Now let $(w_i)$ and $(a_i)$ be sequences satisfying the non-negativity and monotonicity properties.

Let $n\ge 1$. Define $$ f_n (a_n) = \left(\sum_{i=1}^n w_ia_i\right)^p - \sum_{i=1}^n a_i^p. $$ Let us study the monotonicity of $a_n\mapsto f(a_n)$. It holds $$ \begin{split} f_n'(a_n)& = p \left(\sum_{i=1}^n w_ia_i\right)^{p-1}w_n - p a_n^{p-1}\\ & \ge p \left(n w_na_n\right)^{p-1}w_n - p a_n^{p-1} \\ &= pa_n^{p-1}(n^{p-1} w_n^p-1). \end{split} $$ This implies that $a_n\mapsto f(a_n)$ is monotonically increasing if $$ w_n \ge n^{-(p-1)/p}. $$ Now, we will show that the choice $$ w_n:=\frac1{n^{\frac{p-1}p}} $$ is sufficient to prove the inequality.

We do this by induction with respect to $n$. For $n=1$ the inequality is trivially true as $w_1=1$. Suppose the inequality holds for some $n\ge 1$ and all feasible sequences.

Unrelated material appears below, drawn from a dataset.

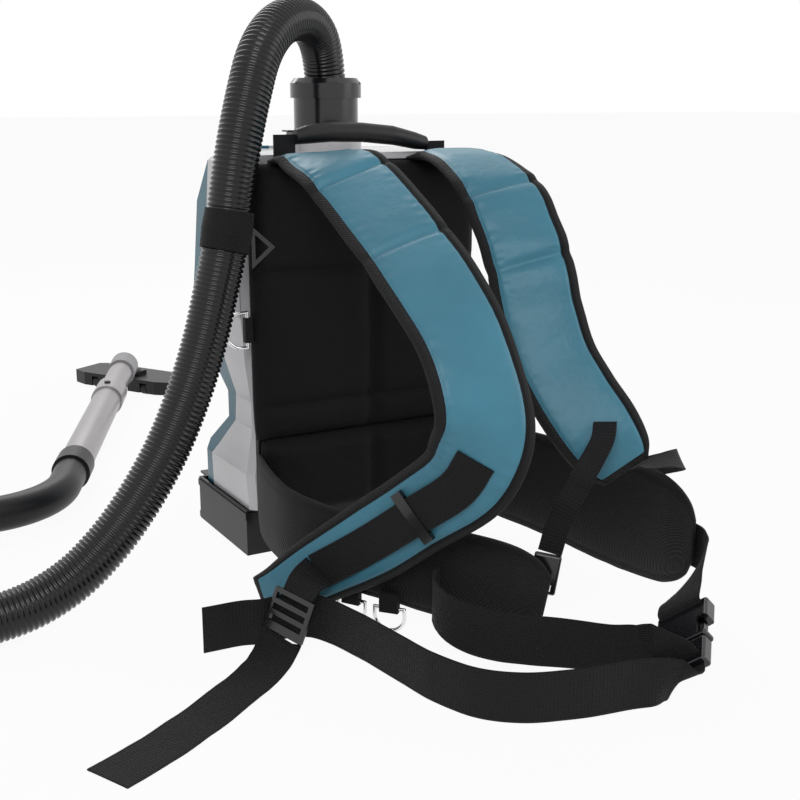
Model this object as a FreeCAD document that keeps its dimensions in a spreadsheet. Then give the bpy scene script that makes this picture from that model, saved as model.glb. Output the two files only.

Now let $a_1 \ge a_2 \ge \dots \ge a_{n+1}\ge0 $ be given. Consider again the function $f_{n+1}$ from above with the values of $a_1\dots a_n$ being fixed. From the induction hypothesis, we obtain that $f_{n+1}(0)\ge0$. Since by our choice of $w_i$ the function $a \mapsto f_{n+1}(a)$ is monotonically increasing, this implies $f_{n+1}(a_{n+1}) \ge0$, which is equivalent to $$ \sum_{i=1}^{n+1} w_ia_i \ge \left( \sum_{i=1}^{n+1} a_i^p\right)^{1/p}. $$ And the claim is proven.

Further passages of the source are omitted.